Their presence on the façade reveals a fascinating Renaissance idea: the church was not only a spiritual center but also a regulator of time and cosmic order.
Before modern clocks became widespread, religious institutions played a crucial role in organizing daily life.
The movement of the sun determined liturgical hours, prayer times, and civic rhythms.
By placing astronomical instruments on the façade, Danti transformed Santa Maria Novella into a visible link between heavenly motion and earthly life.
Faith and science, rather than opposing one another, worked together to interpret the universe.
A Façade as Cosmological Diagram
Seen through this lens, the façade becomes something more than architecture.
It becomes a cosmological diagram in marble.
The geometry of Alberti reflects the philosophical harmony of the universe. The instruments of Danti connect the church to the movement of the heavens. The signature of Rucellai reminds us that human ambition and devotion shaped the project.
Three forces converge here: mathematical order, spiritual aspiration, civic power. This synthesis lies at the heart of Renaissance culture.
Florence believed that beauty could reveal truth — and that architecture could embody the structure of the cosmos itself.
Why the Façade Still Matters
Standing today in Piazza Santa Maria Novella, surrounded by traffic, cafés, and travelers, it is easy to overlook the intellectual depth of the façade.
Yet it remains one of the most eloquent architectural statements of the Renaissance.
It teaches us that the Florentines did not build randomly. They built with intention.
Geometry carried meaning. Symbols carried memory.

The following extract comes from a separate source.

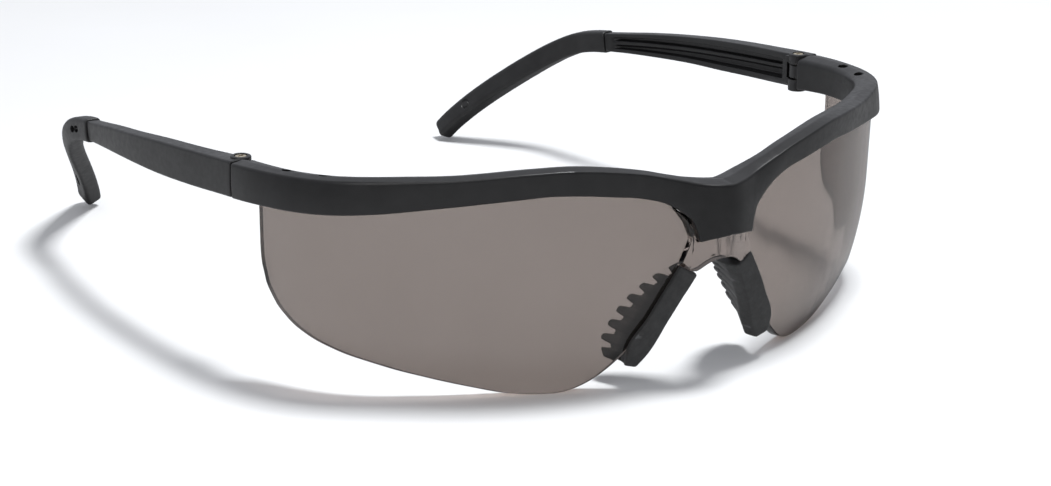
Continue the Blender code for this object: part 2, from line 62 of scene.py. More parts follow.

Patronage carried spiritual hope.
The façade of Santa Maria Novella therefore tells a story not only of architecture but of a civilization that sought harmony between faith, science, commerce, and beauty.
And perhaps this is why it still feels so modern.
The Renaissance dream was simple yet profound: that the universe is ordered, that human intelligence can understand it, and that art can make that harmony visible.
On the marble surface of Santa Maria Novella, that dream is still written in stone.